* [Description of the task]: Each line of the listing that contains the word "code" is to be copied.

* [Source records]:
☆ ☆ ☆ ☆

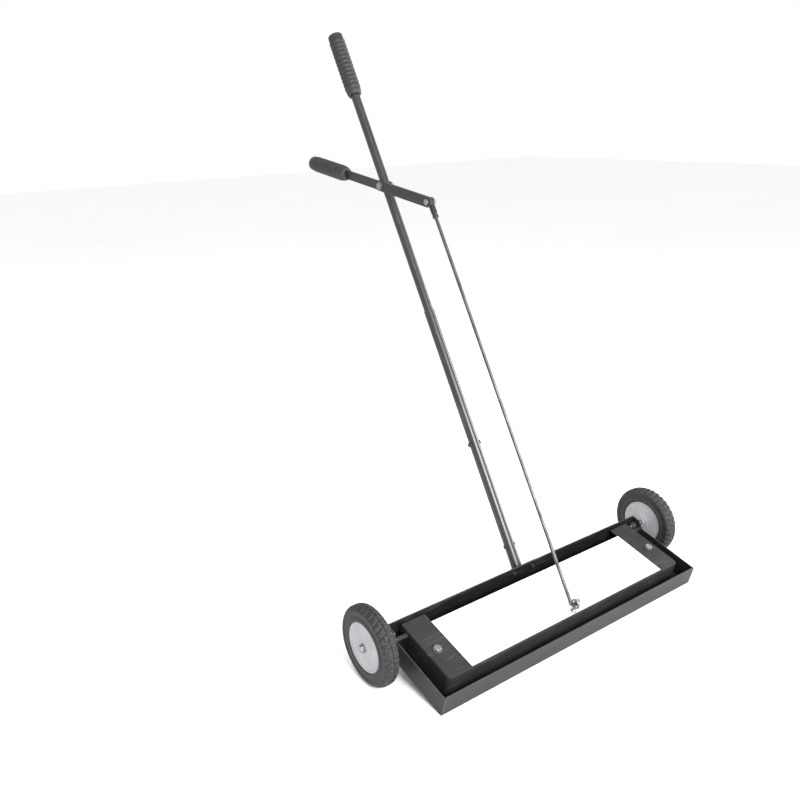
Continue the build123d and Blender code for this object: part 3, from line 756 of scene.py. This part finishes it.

☆ ☆ ☆ ☆

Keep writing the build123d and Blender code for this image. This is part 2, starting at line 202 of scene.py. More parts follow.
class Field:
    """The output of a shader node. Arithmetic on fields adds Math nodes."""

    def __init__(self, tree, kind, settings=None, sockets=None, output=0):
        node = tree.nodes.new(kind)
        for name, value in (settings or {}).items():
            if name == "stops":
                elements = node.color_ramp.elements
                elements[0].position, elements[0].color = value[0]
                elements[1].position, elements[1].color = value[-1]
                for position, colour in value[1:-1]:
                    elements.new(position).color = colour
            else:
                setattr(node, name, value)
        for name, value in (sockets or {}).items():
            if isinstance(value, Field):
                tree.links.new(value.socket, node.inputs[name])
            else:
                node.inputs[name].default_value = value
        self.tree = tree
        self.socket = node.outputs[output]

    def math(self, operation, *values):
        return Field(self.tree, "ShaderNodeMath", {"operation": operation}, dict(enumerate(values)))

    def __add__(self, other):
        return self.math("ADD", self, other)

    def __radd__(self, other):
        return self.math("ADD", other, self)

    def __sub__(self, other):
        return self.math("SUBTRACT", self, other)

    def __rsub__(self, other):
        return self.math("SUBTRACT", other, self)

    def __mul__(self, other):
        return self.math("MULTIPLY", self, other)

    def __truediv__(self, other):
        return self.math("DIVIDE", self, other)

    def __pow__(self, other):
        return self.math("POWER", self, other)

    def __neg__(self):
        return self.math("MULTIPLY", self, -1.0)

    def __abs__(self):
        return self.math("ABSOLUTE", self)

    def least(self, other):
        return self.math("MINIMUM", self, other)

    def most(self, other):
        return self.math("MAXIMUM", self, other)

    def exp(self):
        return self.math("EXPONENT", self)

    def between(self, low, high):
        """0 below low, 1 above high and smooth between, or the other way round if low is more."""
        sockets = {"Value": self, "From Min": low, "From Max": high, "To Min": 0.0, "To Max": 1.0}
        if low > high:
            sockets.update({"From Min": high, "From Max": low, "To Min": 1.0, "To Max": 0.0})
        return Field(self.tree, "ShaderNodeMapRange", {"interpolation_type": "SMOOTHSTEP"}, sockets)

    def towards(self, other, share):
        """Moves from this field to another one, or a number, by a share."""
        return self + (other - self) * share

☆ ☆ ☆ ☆

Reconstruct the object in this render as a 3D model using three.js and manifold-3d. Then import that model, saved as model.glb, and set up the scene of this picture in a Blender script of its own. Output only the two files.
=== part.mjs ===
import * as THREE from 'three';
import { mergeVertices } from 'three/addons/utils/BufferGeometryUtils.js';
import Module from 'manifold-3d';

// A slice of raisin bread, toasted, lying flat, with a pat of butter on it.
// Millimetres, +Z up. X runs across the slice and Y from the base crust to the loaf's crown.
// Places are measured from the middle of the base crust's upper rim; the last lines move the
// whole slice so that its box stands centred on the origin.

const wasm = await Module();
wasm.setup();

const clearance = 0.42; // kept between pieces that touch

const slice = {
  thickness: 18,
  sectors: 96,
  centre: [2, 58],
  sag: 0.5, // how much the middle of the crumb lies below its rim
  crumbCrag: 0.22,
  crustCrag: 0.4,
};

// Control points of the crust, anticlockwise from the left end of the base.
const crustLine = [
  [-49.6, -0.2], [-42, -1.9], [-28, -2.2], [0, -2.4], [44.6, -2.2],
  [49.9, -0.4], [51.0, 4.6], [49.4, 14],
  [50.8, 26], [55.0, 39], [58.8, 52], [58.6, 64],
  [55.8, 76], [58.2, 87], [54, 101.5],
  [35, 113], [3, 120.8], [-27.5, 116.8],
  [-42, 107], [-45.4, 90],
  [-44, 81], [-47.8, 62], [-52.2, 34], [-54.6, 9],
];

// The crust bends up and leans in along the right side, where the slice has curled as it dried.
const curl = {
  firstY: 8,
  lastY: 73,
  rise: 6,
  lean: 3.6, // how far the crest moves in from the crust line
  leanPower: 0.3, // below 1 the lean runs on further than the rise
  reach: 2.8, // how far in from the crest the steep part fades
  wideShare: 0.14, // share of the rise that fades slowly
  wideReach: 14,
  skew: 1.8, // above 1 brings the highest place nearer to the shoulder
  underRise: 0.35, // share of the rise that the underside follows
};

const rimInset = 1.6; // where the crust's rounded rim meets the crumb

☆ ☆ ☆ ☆

* [Written answer]:
Continue the build123d and Blender code for this object: part 3, from line 756 of scene.py. This part finishes it.
Keep writing the build123d and Blender code for this image. This is part 2, starting at line 202 of scene.py. More parts follow.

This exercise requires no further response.